> **STORED DATA**:
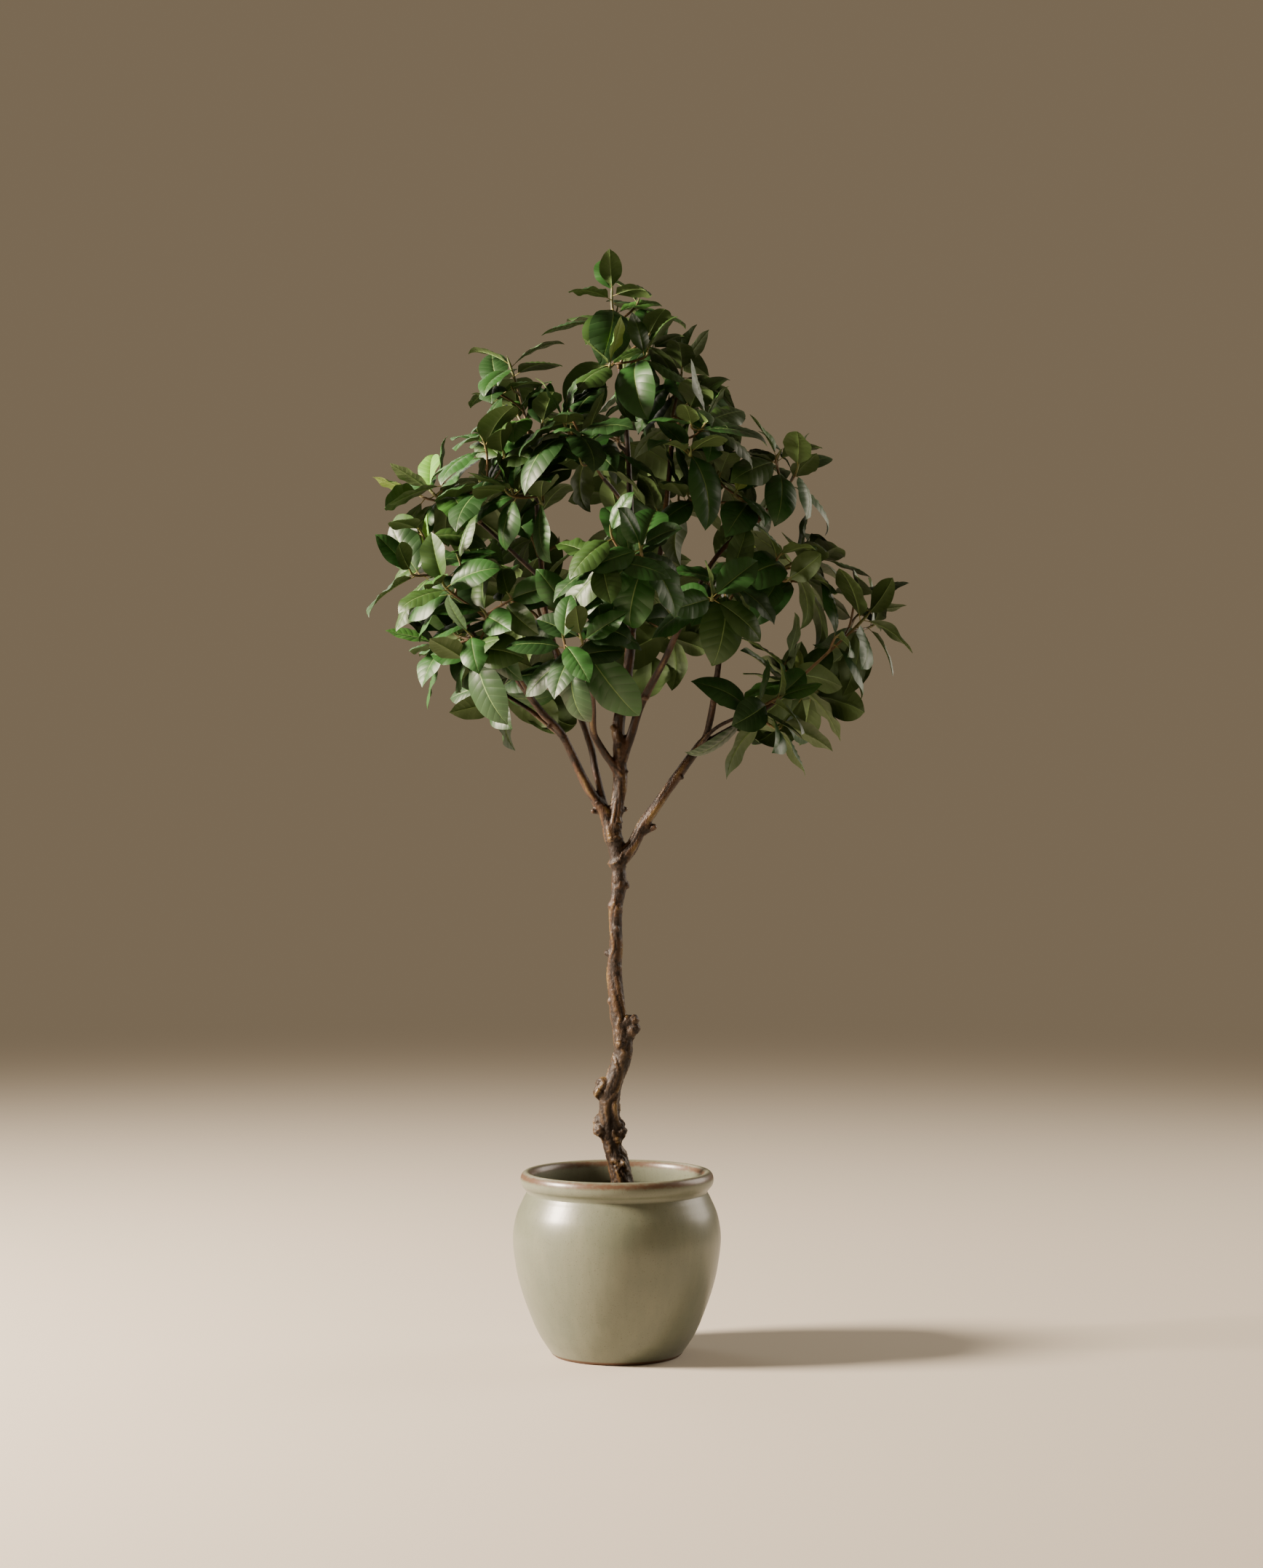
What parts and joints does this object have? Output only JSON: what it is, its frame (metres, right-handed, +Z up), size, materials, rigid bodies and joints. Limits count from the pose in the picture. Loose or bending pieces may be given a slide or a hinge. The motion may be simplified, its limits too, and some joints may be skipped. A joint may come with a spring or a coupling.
{
  "type": "potted ficus",
  "caption": "Broad-leaved ficus trained as a small standard tree, with a knotty trunk, forking boughs and an open crown, in a round glazed pot.",
  "frame": {"origin": "centre of the pot's flat underside", "axes": "+Z up along the height of the tree; -Y towards the front that the picture shows, +X to the right in it"},
  "size_m": [0.8813, 0.7208, 1.8009],
  "materials": {
    "glaze": "satin",
    "soil": "matte",
    "bark": "matte",
    "foliage": "satin"
  },
  "bodies": {
    "root": {"pot": "glaze", "soil": "soil", "trunk": "bark", "right_bough": "bark", "centre_limb": "bark", "left_limb": "bark", "leader": "bark", "leader_top": "bark", "front_right_limb": "bark", "left_bough": "bark", "inner_left": "bark", "cross_limb": "bark", "right_riser": "bark", "right_arm": "bark", "low_right_twig": "bark", "upper_right": "bark", "leader_right": "bark", "front_twig": "bark", "upper_front_twig": "bark", "upper_back_twig": "bark", "back_limb": "bark", "back_right_limb": "bark", "left_bough_outer": "bark", "left_front_limb": "bark", "lower_left": "bark", "left_riser": "bark", "left_high_limb": "bark", "back_left_limb": "bark", "back_high": "foliage", "back_left": "foliage", "back_left_high": "foliage", "back_low": "foliage", "back_middle": "foliage", "back_right": "foliage", "crown_tip": "foliage", "far_right": "foliage", "front_heart": "foliage", "front_skirt": "foliage", "high_front": "foliage", "high_right": "foliage", "left_front": "foliage", "left_heart": "foliage", "left_inner": "foliage", "left_low": "foliage", "left_peak": "foliage", "left_tip": "foliage", "left_wing": "foliage", "low_left": "foliage", "right_front": "foliage", "right_high": "foliage", "right_inner": "foliage", "right_low": "foliage", "right_low_back": "foliage", "right_middle": "foliage", "right_out": "foliage", "right_peak": "foliage", "right_shoulder": "foliage", "upper_front": "foliage", "upper_heart": "foliage", "upper_left": "foliage"}
  },
  "joints": []
}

> **WHAT YOU WILL DO**: Restate the data above exactly, keeping each word as it stands.

> **OUTPUT OF THE EXERCISE**:
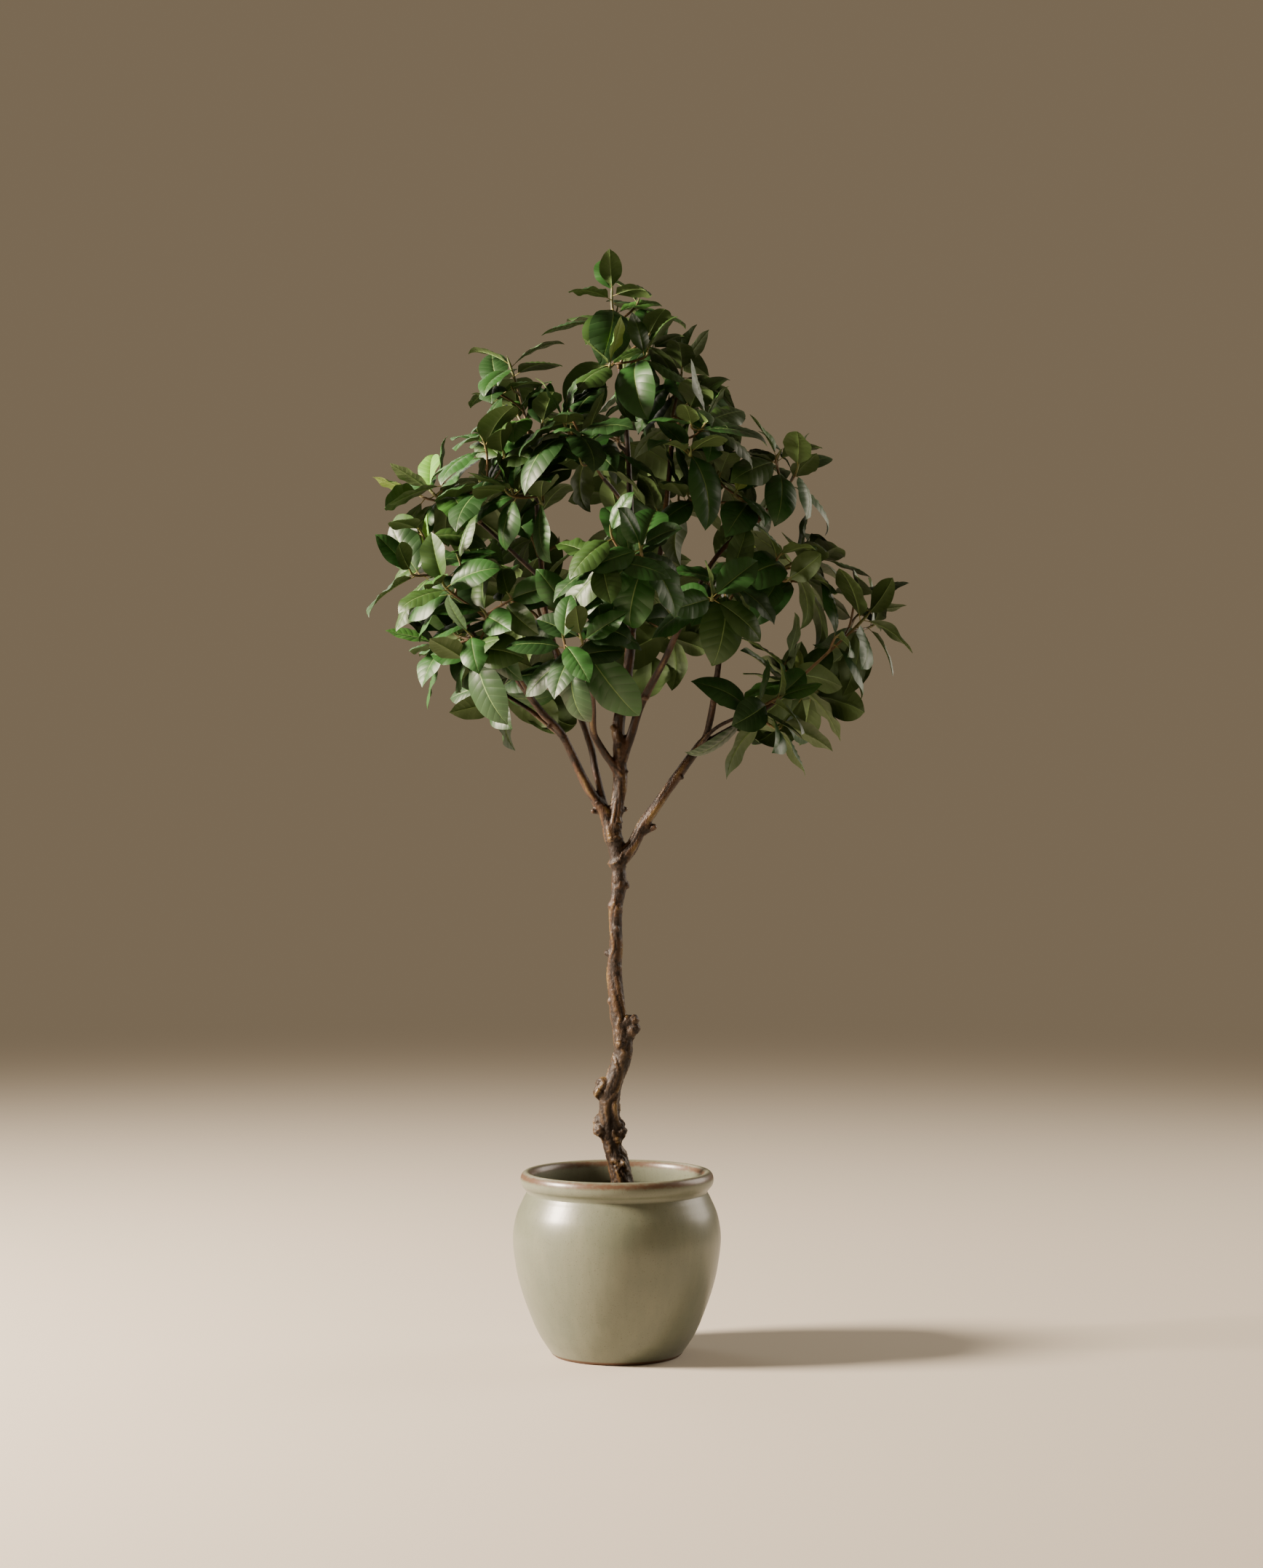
What parts and joints does this object have? Output only JSON: what it is, its frame (metres, right-handed, +Z up), size, materials, rigid bodies and joints. Limits count from the pose in the picture. Loose or bending pieces may be given a slide or a hinge. The motion may be simplified, its limits too, and some joints may be skipped. A joint may come with a spring or a coupling.
{
  "type": "potted ficus",
  "caption": "Broad-leaved ficus trained as a small standard tree, with a knotty trunk, forking boughs and an open crown, in a round glazed pot.",
  "frame": {"origin": "centre of the pot's flat underside", "axes": "+Z up along the height of the tree; -Y towards the front that the picture shows, +X to the right in it"},
  "size_m": [0.8813, 0.7208, 1.8009],
  "materials": {
    "glaze": "satin",
    "soil": "matte",
    "bark": "matte",
    "foliage": "satin"
  },
  "bodies": {
    "root": {"pot": "glaze", "soil": "soil", "trunk": "bark", "right_bough": "bark", "centre_limb": "bark", "left_limb": "bark", "leader": "bark", "leader_top": "bark", "front_right_limb": "bark", "left_bough": "bark", "inner_left": "bark", "cross_limb": "bark", "right_riser": "bark", "right_arm": "bark", "low_right_twig": "bark", "upper_right": "bark", "leader_right": "bark", "front_twig": "bark", "upper_front_twig": "bark", "upper_back_twig": "bark", "back_limb": "bark", "back_right_limb": "bark", "left_bough_outer": "bark", "left_front_limb": "bark", "lower_left": "bark", "left_riser": "bark", "left_high_limb": "bark", "back_left_limb": "bark", "back_high": "foliage", "back_left": "foliage", "back_left_high": "foliage", "back_low": "foliage", "back_middle": "foliage", "back_right": "foliage", "crown_tip": "foliage", "far_right": "foliage", "front_heart": "foliage", "front_skirt": "foliage", "high_front": "foliage", "high_right": "foliage", "left_front": "foliage", "left_heart": "foliage", "left_inner": "foliage", "left_low": "foliage", "left_peak": "foliage", "left_tip": "foliage", "left_wing": "foliage", "low_left": "foliage", "right_front": "foliage", "right_high": "foliage", "right_inner": "foliage", "right_low": "foliage", "right_low_back": "foliage", "right_middle": "foliage", "right_out": "foliage", "right_peak": "foliage", "right_shoulder": "foliage", "upper_front": "foliage", "upper_heart": "foliage", "upper_left": "foliage"}
  },
  "joints": []
}